Traditional predictive coding (PC) models support only unidirectional (generative or discriminative) inference, failing to emulate the parallel bidirectional information flow observed in the visual cortex and thus exhibiting limited performance in multimodal learning and missing-data inference. To address this, we propose bidirectional predictive coding (bPC), the first biologically plausible hierarchical recurrent neural circuit that jointly implements top-down (generative) and bottom-up (discriminative) inference via a unified energy function optimized end-to-end. Grounded in predictive coding theory, variational inference, and neural dynamics modeling, bPC enables bidirectional error propagation and state updates. Experiments demonstrate that bPC matches or surpasses unidirectional PC models on standalone generative and discriminative tasks, while achieving substantial gains in multimodal fusion and missing-modality imputation—aligning more closely with neurobiological principles of visual inference.

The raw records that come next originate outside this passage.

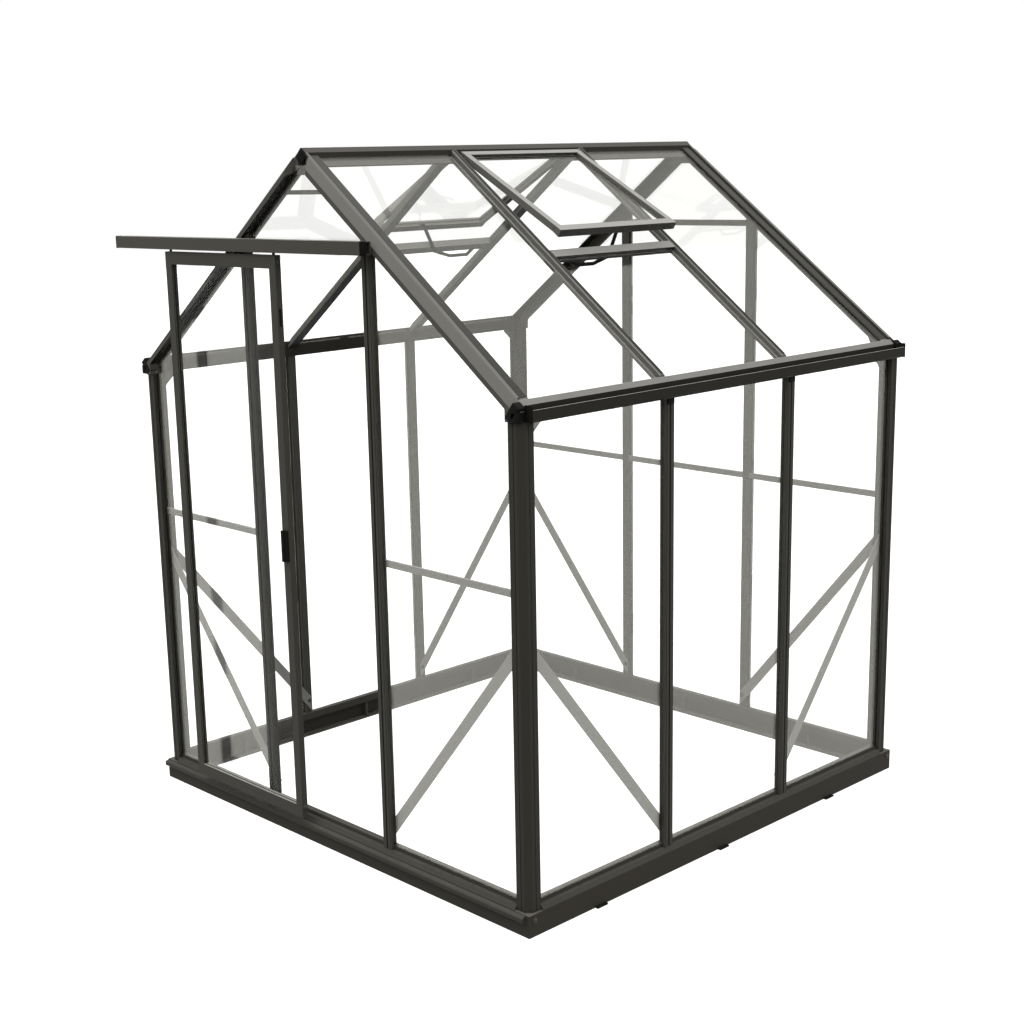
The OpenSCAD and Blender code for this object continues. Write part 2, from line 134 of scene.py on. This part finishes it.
# scales are noise cells per metre; the top values set how far a face must look up before it is painted
# lighter, a painted highlight made patchy like dust
wearAndPaintedLight = {"cloudScale": 2.3, "cloudDetail": 4.0, "grainScale": 620.0, "grainDetail": 2.0, "dustAndSheenScale": 9.0,
        "dustAndSheenDetail": 5.0, "dustAndSheenRough": 0.65, "cloudShare": 0.6, "grainShare": 0.4,
        "topSheenFrom": 0.25, "topSheenLeast": 0.8, "topSheenDrift": 0.4, "underGain": -1.7, "underFrom": 0.2,
        "cloudRough": 0.12, "grainRough": 0.18, "peelHeight": 0.0006}


# powder coat: fine orange peel, slow tone drift, painted lighter where it faces the sky (painted highlight,
# patchy like dust), painted shade underneath
def powderCoat(name, look):
    coat = Finish(name, Metallic=0.0, Specular_IOR_Level=look["shine"])
    cloud = coat.noise(wearAndPaintedLight["cloudScale"], wearAndPaintedLight["cloudDetail"])
    grain = coat.noise(wearAndPaintedLight["grainScale"], wearAndPaintedLight["grainDetail"])
    dustAndSheenNoise = coat.noise(wearAndPaintedLight["dustAndSheenScale"], wearAndPaintedLight["dustAndSheenDetail"], rough=wearAndPaintedLight["dustAndSheenRough"])
    normal = coat.add("ShaderNodeNewGeometry", output=1)
    facing = coat.add("ShaderNodeSeparateXYZ", inputs={"Vector": normal}, output=2)
    speck = cloud * wearAndPaintedLight["cloudShare"] + grain * wearAndPaintedLight["grainShare"]
    tone = coat.mixColours(speck, look["dark"], look["light"])
    # painted highlight: faces that look up are mixed towards a lighter colour, unevenly like dust
    upward = ((facing - wearAndPaintedLight["topSheenFrom"]) / (1.0 - wearAndPaintedLight["topSheenFrom"])).clamped()
    patchy = (wearAndPaintedLight["topSheenLeast"] + wearAndPaintedLight["topSheenDrift"] * dustAndSheenNoise).clamped()
    dustAndSheenTone = coat.mixColours(upward * patchy, tone, look["dustAndSheenColour"])
    # painted shade: faces that look down are mixed towards a darker colour
    below = (facing * wearAndPaintedLight["underGain"] - wearAndPaintedLight["underFrom"]).clamped()
    coat.feed("Base Color", coat.mixColours(below, dustAndSheenTone, look["under"]))
    drift = (cloud - 0.5) * wearAndPaintedLight["cloudRough"]
    coat.feed("Roughness", look["roughness"] + drift + (grain - 0.5) * wearAndPaintedLight["grainRough"])
    bump = coat.add("ShaderNodeBump", inputs={"Strength": look["peel"], "Distance": wearAndPaintedLight["peelHeight"],
                                              "Height": grain})
    coat.feed("Normal", bump)
    return coat.material


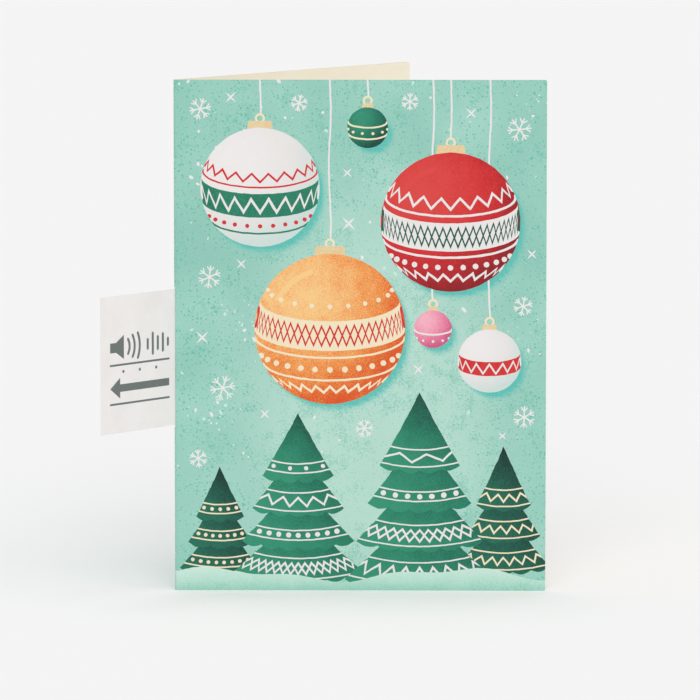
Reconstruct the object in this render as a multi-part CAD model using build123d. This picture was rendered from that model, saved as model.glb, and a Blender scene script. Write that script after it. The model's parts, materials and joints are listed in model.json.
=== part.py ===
from build123d import *
from math import cos, hypot, pi, radians, sin, tan
import os

# A sound greeting card standing open on its bottom edges, in millimetres, +Z up. The front cover lies along +X
# and the back leaf recedes from the fold. Each leaf is drawn flat, as x out from the fold, y up and z square to it.

# The folded card
COVER_W = 127.5  # fold to fore edge
COVER_H = 177.0
OPEN_ANGLE = 51.0  # between the two covers, as the card stands
FRONT_T = 0.35
BACK_T = 0.35
CORNER_R = 0.6
FOLD_GAP = 0.3  # each cover's flat sheet ends this far from the fold's axis
FOLD_BULGE = 0.3  # how far the bent board of the fold bows out

# The page glued over the back cover, which makes the pocket for the works
LINER_T = 0.25
LINER_INSET = 0.8
LINER_FOLD_GAP = 0.9
RAMP_RUN = 10.0  # width of the page's slope up to the raised panel
PANEL_MARGIN = 0.75
TAPE_W = 6.0
SPINE_TAPE_W = 2.3

# The pull-out test tag
TAG_HEIGHT = 47.2
TAG_REACH = 38.2  # how far it sticks out of the fold
TAG_INSIDE = 12.0  # how far its full height goes in
TAG_T = 0.22
TAG_CENTRE_Z = 81.2
TAG_SHOULDER = 10.0
TAG_TONGUE_W = 10.0
TAG_TONGUE_REACH = 8.0  # how far the tongue goes in under the circuit board
TAG_R = 0.8
SLIDE_GAP = 0.14  # room above and below a sliding sheet
SWING_GAP = 0.04  # room between the tag and the front cover laid flat
SLOT_GAP = 0.8

# The pull strap and the switch tongue that opening the card draws out
STRAP_W = 8.0
STRAP_T = 0.12
STRAP_GAP = 4.4  # above the tag's slot
STRAP_SLIT_U = 4.1
STRAP_SLIT_W = 1.6
STRAP_ANCHOR_START = 4.2
STRAP_ANCHOR_LENGTH = 12.0
STRAP_AIR = 0.3
TONGUE_START = 10.0
TONGUE_REACH = 12.0
TONGUE_WINDOW = 5.0
GUIDE_LENGTH = 4.0
GUIDE_WALL = 2.0
GUIDE_ROOF = 0.5
GUIDE_GAP = 0.4
GUIDE_OFFSET = 1.0

# The circuit board and what stands on it
MODULE_SHIFT = 4.0  # the works sit this far past the middle of the leaf
PART_GAP = 2.0
BOARD_W = 18.0
BOARD_T = 0.8
BOARD_BELOW = 11.0  # the board's reach below the tag's tongue
BOARD_ABOVE = 8.2  # the board's reach above the strap
BOARD_PAD = 3.0
SPRING_T = 0.12
SPRING_W = 3.0
SPRING_LENGTH = 9.0
SPRING_GAP = 0.07
FOIL_T = 0.06
FOIL_W = 4.0
FOIL_LENGTH = 12.0
BLOB_R = 4.6
BLOB_H = 1.4
RESISTOR = (1.6, 0.8, 0.5)
CAPACITOR = (2.0, 1.25, 0.9)
TRANSISTOR = (2.9, 1.3, 1.0)
SOLDER_R = 0.9
SOLDER_H = 0.7

# The button cells, their tray and plates
CELL_COUNT = 3
CELL_R = 5.8
CELL_T = 3.05
CELL_GAP = 1.4
CAP_R = 4.6
CAP_T = 0.35
GASKET_WALL = 0.8
GASKET_H = 0.2
TRAY_WALL = 0.8
TRAY_FLOOR = 0.3
TRAY_SIDE = 2.65
TRAY_CLEAR = 0.15
PLATE_T = 0.12
PLATE_W = 5.0
LEAD_W = 3.0
LEAD_LANDING = 2.6
CELL_PAD_T = 0.71

# The loudspeaker
SPEAKER_R = 18.0
POLE_R = 6.6
POLE_T = 0.5
MAGNET_LIP = 0.3
MAGNET_T = 1.2
AIR_GAP = 1.2
COIL_WALL = 0.4
COIL_H = 1.7
YOKE_WALL = 1.2
YOKE_FLOOR = 0.6
SEAT_T = 0.2
BASKET_T = 0.4
BASKET_DEPTH = 1.6
BASKET_STEP = 0.2  # the basket's floor lies this far under the yoke's top
BASKET_FIT = 0.05
CONE_T = 0.12
CONE_CLEAR = 0.1
DOME_H = 0.35
ROLL_H = 0.4
RIM_W = 1.6
RIM_SEAL_T = 0.68
TERMINAL = (7.0, 4.5, 0.5)
TERMINAL_ANGLE = 118.0

# The foam frame round the works, and the wires
FRAME_WALL = 4.0
FRAME_GAP = 1.5
FRAME_R = 5.0
TUNNEL_GAP = 0.6
WIRE_R = 0.45

# Levels square to the back leaf: 0 is the page's face, and the fold's axis lies in it
liner_under = -LINER_T
tag_top = -max(LINER_T + SLIDE_GAP, FRONT_T + SWING_GAP)
tag_under = tag_top - TAG_T
back_in = tag_under - SLIDE_GAP
back_out = back_in - BACK_T
slide_mid = (tag_top + tag_under) / 2
board_under = tag_top + SPRING_GAP + SPRING_T
board_top = board_under + BOARD_T
tray_floor = back_in + TRAY_FLOOR
cell_low = tray_floor + PLATE_T
cell_high = cell_low + CELL_T
plate_high = cell_high + PLATE_T
yoke_low = back_in + SEAT_T
yoke_floor = yoke_low + YOKE_FLOOR
yoke_top = yoke_floor + MAGNET_T + POLE_T
basket_low = yoke_top - BASKET_STEP - BASKET_T
rim_top = basket_low + BASKET_DEPTH
cone_top = rim_top + CONE_T
pocket_top = max(plate_high + CELL_PAD_T, cone_top + RIM_SEAL_T)
panel_face = pocket_top + LINER_T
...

Predictive coding (PC) is an influential computational model of visual learning and inference in the brain. Classical PC was proposed as a top-down generative model, where the brain actively predicts upcoming visual inputs, and inference minimises the prediction errors. Recent studies have also shown that PC can be formulated as a discriminative model, where sensory inputs predict neural activities in a feedforward manner. However, experimental evidence suggests that the brain employs both generative and discriminative inference, while unidirectional PC models show degraded performance in tasks requiring bidirectional processing. In this work, we propose bidirectional PC (bPC), a PC model that incorporates both generative and discriminative inference while maintaining a biologically plausible circuit implementation. We show that bPC matches or outperforms unidirectional models in their specialised generative or discriminative tasks, by developing an energy landscape that simultaneously suits both tasks. We also demonstrate bPC's superior performance in two biologically relevant tasks including multimodal learning and inference with missing information, suggesting that bPC resembles biological visual inference more closely.